After being approached by the building’s landlord to open a British pub, Friedman and Bloomfield reached a deal to take over the space, though they resisted being forced into the pub concept. “We told them ‘we’re going to do our own thing’, and they were fine with that,” Friedman says.
Their design concept sought to pay homage to the building’s history, a goal made easier once they realized the previous tenants had been somewhat rough when they moved out. “Most of the wallpaper was torn away, so we really had to strip it back to the beams,” he says. The dining room’s drop ceiling has been removed to reveal old vaulted wooden beams and glass skylights. Moroccan zellige tiles were used to line the walls, and wide white brick hearth was built to anchor the open kitchen. The 100-seat garden courtyard—home to a century-old olive tree—will be accented with succulents, climbing ivy, bougainvillea, citrus trees, and other native flora, capped off by a restored tile fountain in the center.
In the kitchen, Bloomfield will be focused on what draws so many chefs to Los Angeles: pristine ingredients. “I’m super excited to be working with California produce in general, so we’ll see where that takes us. I’m hoping to get a few spices and smoky elements in there for sure,” she wrote in an email. Her menu will revolve mostly around grilled vegetables, game birds, and whole animals roasted on a spit, all seasoned with a strong base of Mediterranean flavors and cooked over the kitchen’s wood-fired hearth.
“It’s food that is focused around wood and live-fire cooking, so I guess you could say that I’m pretty stoked about that. Pun intended!” she wrote. Unlike many bicoastal chefs, Bloomfield plans to move to Los Angeles full-time, at least for the foreseeable future: “I’m ready to spend time in L.A., and I’m ready to start a new chapter. I’ve been drawn to California for a while, hence opening Tosca Café in San Francisco.”

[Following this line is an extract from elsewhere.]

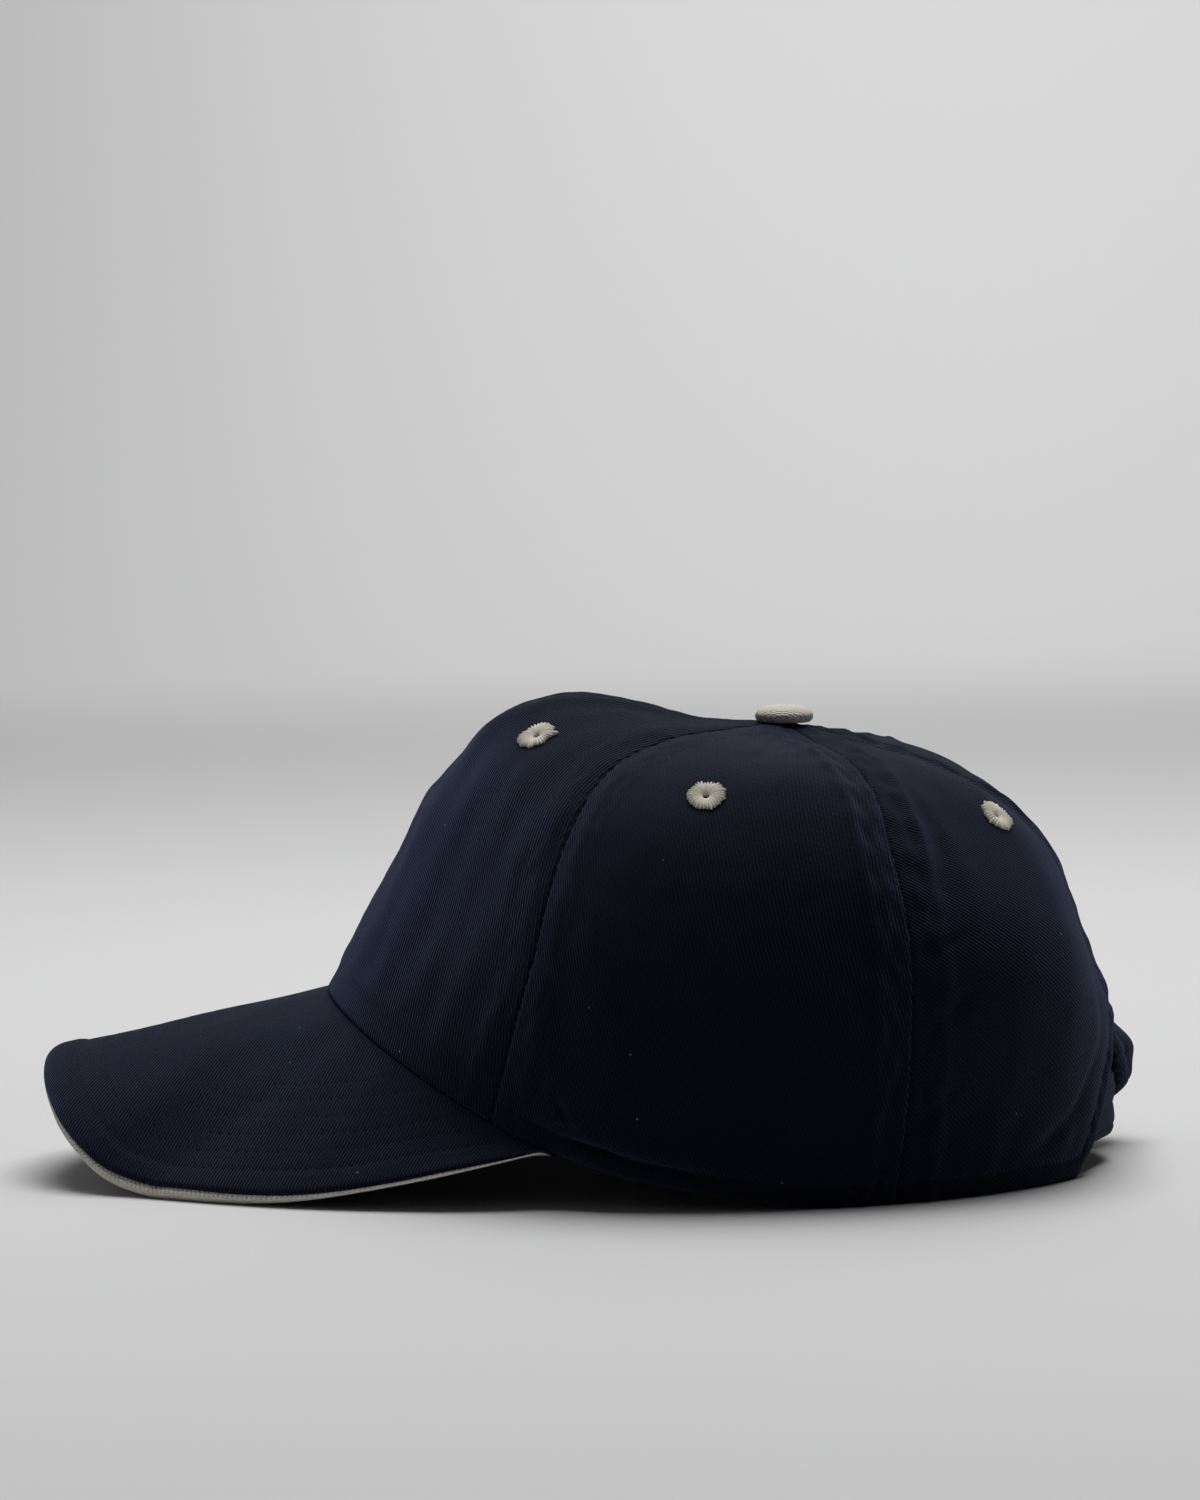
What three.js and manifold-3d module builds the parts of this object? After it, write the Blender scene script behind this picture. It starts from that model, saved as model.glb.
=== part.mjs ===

For Friedman, who grew up in L.A. before heading to Berkeley to attend college, the move westward feels more like a prodigal son’s return. He envisions his main role as supporting April’s culinary vision, transporting to Hollywood the convivial-but-low-key atmosphere that has made the Spotted Pig a fixture with celebrities ranging from Jay-Z to Bill Clinton. “Most chef-driven restaurants are boring,” he says. “When a chef walks into a restaurant, they look at the food and that’s about it. My job is to focus on everything else.”
There will be a big bar, of course, offering classic cocktails and refreshing vins de soif (roughly translated as “wines that quench thirst), and although Friedman says that in Hollywood “neighbors are used to nightclubs,” he hopes to obtain local permits that will allow him to serve after midnight, providing a needed boost to the area’s late-night dining scene. Much like the “secret” third floor of the Spotted Pig, the Hollywood restaurant will also feature a semiprivate back dining room to host industry types and investors (which includes L.A. restaurateur Bill Chait, with whom Friedman partnered for local logistical support).
How did they settle on calling it the Hearth & Hound? “Generally we decide on the name at the last minute,” Friedman tells me. Before opening the Breslin, he grins, the restaurant was tentatively called the Old World Swine. Oddly enough, it was David Chang of Momofuku, another chef expanding to Los Angeles, who suggested the name that ended up sticking.